One shortcoming of listening to audiobooks as MP3s is the length of the MP3.  Even if the book is cut into 8 hour chunks (I love epic length 18+ hour audiobooks), missing a couple seconds of a book while concentrating on a traffic event results in minutes of rewind, just due to hitting the rewind button long enough that it doesn't think you're stepping back to a previous file.  Not so with Audible; their reader's rewind button is sensible for the task.

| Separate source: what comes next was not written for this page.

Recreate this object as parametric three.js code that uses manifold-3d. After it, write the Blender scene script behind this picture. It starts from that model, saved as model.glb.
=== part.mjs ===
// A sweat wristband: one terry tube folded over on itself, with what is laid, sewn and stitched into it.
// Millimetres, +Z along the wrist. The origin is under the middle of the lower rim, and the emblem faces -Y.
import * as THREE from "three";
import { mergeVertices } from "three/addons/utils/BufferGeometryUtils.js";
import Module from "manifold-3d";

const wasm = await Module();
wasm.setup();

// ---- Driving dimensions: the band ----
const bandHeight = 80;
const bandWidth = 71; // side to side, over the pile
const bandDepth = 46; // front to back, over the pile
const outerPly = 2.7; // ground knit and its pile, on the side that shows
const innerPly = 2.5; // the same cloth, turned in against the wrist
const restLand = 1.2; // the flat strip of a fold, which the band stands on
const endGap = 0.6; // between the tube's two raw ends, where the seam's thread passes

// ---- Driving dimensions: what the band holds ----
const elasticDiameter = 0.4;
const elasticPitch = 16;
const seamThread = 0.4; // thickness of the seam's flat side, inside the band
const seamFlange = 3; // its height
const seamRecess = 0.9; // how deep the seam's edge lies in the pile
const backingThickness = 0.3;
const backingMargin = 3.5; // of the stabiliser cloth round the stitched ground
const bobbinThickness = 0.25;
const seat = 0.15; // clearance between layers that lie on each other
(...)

So I eventually started buying Audible books.  Their subscription service isn't cheap, and I dropped a lot of coin on books over the past 3 years or so.  I have a couple dozen books, and I enjoy them so much I tend to revisit them again and again.  I want my rides to rock, and sometimes the risk of discovering I HATE a book during an awesome ride really sours the ride (like Brian Herbert's scatological expansion of the Dune universe).  At this point, I've listened to hundreds, if not thousands of hours of audiobooks while riding.  I rarely listen to music anymore.

I strongly prefer audiobooks, especially ones I've already heard, to podcasts; listening to something that introduces a new idea or concept would take too much concentration, and I'm kinda busy.  Having my audiobooks controlled from my weatherproof touchscreen GPS is awesome, because it only takes a couple of presses in the space of a second to shut off the book, should my environment recommend it.

Over the years, I bought lifetime (of the GPS) map updates for North America and all of Europe for the 660.  I think I wore out about 3 motorcycle cradles due to corrosion and broken wires.  I've cooked a couple GTM12 FM traffic modules, and my last one off eBay (since the GTM12 is long discontinued) turned out to be a clone and Garmin won't license new subscriptions on it.

From the timelines above, you can see I ran with the Zumo 660 for 5 years, reporting over 300,000 km.  I don't normally restrain my technology purchases like that; I've been dying to see a new motorcycle GPS from Garmin for years.

Besides the bluetooth woes, there was nothing really *wrong* with my 660, except that it was just getting old.  The screen is showing the wear of 300,000 km of sunlight, dust, scratches, and abuse.  The CPU is ancient.  Its internal flash (3.7GB) is too small to hold the entire 3D North America map set anymore.  And its feature set is probably 10 generations behind Garmin's Nuvi automotive line. 

So Garmin finally released the Zumo 590LM.  There are some really nice new features, including
  • 800x480 display, vs the old 480x272 display,
  • 3D terrain view (can't wait to see that in the Alps),
  • Tire pressure monitor system,
  • Service history log (hmm, might be interesting),
  • Smartphone Link, to access weather, traffic, traffic cameras, etc.,
  • Supports controlling my iPhone/iPad music player over bluetooth,
  • VIRB camera support (control the camera from the Zumo's touchscreen),
  • Cradle wiring harness adds an audio in, and a USB socket to charge a smartphone on,
  • Curvy Roads routing!
However, there's one missing feature.
  • Audiobook player
Getting traffic reports back will be nice, and weather information on an epic ride is fantastic.  

I'm treating the lack of an audiobook player as a hurtle to overcome.  Garmin says they won't add Audible back (one or both of those companies are jerks), and while the Garmin can control my iPhone's music player remotely, it can't control my iPhone's Audible app beyond pausing a handset-started reading.

Curvy Roads routing is going to be very interesting.   Garmin GPSs usually offer two routing options; fastest, and shortest.  Since both can be boring to a motorcyclist, finally Garmin noticed that TomTom has apparently been making a splash with their curvy road support and added it to their latest motorcycle GPSs.  I can't wait to give that a try, when I've got the time to not want the fastest route.  :)

I haven't even mounted the GPS on the bike yet; I've got a bunch of electrical work I want to do while integrating this, and that will probably take a good chunk of time today.  I have a good ride coming up tomorrow, so at least I'm motivated.